#### [Your objective]
Reproduce exactly the lines below, from the first through the one containing "and slat deck.", and nothing more.

#### [Supplied material]

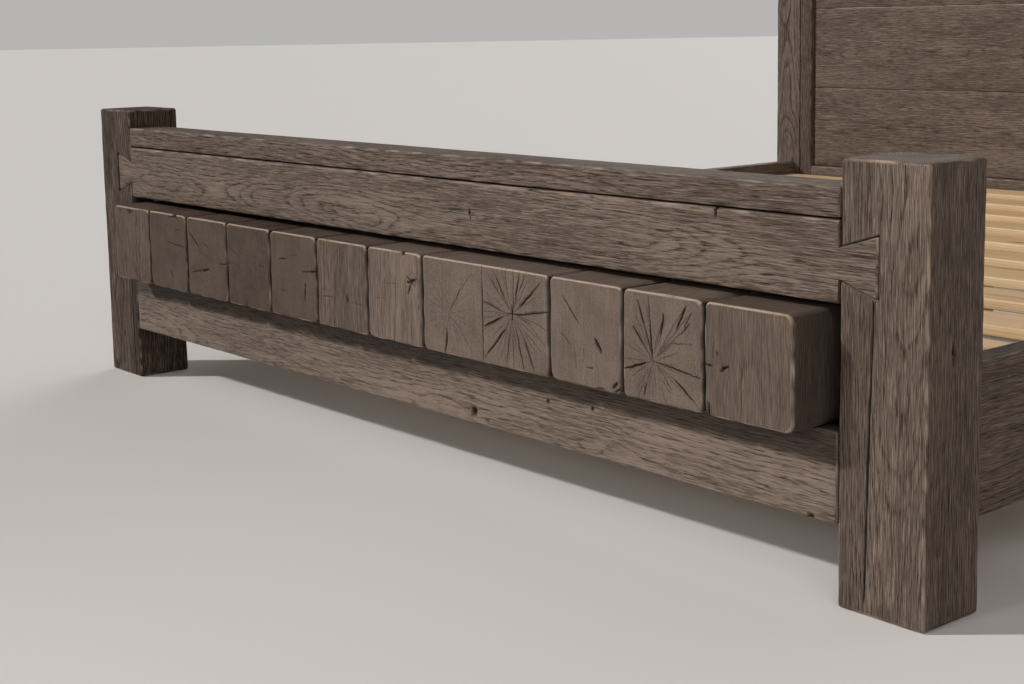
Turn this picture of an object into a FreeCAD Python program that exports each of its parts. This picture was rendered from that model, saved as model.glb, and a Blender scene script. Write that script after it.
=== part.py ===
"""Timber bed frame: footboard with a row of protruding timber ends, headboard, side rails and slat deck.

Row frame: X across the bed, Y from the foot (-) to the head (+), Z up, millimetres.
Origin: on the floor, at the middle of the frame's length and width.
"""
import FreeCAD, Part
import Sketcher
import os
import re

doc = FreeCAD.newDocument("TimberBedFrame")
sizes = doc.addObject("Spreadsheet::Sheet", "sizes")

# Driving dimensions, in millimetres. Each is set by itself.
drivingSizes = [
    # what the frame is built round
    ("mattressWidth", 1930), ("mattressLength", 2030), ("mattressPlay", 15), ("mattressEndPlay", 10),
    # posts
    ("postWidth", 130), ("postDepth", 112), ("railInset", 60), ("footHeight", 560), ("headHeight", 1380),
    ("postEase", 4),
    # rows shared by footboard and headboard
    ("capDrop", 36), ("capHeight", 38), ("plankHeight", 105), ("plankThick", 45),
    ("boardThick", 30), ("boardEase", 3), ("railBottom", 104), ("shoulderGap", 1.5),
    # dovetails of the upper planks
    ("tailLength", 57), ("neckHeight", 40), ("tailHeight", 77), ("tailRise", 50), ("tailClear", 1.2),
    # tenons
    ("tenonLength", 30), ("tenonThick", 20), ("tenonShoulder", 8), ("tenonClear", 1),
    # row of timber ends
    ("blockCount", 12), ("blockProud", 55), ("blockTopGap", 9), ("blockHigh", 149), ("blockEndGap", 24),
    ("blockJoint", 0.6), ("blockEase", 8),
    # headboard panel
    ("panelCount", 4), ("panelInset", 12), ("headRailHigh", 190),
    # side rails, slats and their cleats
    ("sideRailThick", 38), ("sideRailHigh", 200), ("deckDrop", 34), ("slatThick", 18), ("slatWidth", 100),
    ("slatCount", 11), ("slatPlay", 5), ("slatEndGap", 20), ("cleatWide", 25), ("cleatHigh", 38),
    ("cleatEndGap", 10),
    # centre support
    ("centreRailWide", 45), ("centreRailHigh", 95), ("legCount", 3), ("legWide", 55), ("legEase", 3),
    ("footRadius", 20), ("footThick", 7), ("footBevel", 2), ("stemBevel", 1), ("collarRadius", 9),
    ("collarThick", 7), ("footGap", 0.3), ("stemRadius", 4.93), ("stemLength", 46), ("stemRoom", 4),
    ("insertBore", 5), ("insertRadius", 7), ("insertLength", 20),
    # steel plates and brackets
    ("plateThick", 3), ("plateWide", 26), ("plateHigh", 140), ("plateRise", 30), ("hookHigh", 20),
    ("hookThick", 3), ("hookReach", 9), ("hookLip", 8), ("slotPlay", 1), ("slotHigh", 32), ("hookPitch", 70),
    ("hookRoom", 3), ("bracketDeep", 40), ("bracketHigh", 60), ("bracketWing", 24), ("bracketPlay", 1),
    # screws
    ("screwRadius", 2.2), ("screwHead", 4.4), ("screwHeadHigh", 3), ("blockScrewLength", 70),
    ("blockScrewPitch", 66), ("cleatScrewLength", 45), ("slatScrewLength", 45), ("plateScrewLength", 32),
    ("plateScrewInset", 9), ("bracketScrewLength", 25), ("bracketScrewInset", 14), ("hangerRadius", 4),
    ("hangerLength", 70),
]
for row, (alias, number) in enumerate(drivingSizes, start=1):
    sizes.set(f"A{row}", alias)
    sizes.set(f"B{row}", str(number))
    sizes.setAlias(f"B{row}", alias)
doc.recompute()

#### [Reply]
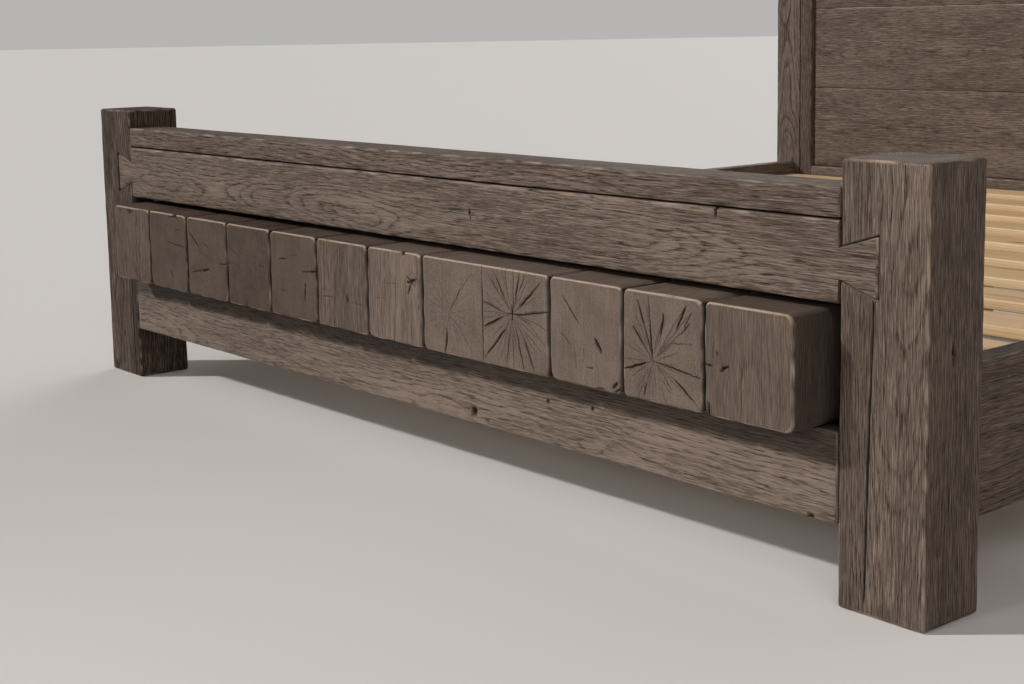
Turn this picture of an object into a FreeCAD Python program that exports each of its parts. This picture was rendered from that model, saved as model.glb, and a Blender scene script. Write that script after it.
=== part.py ===
"""Timber bed frame: footboard with a row of protruding timber ends, headboard, side rails and slat deck.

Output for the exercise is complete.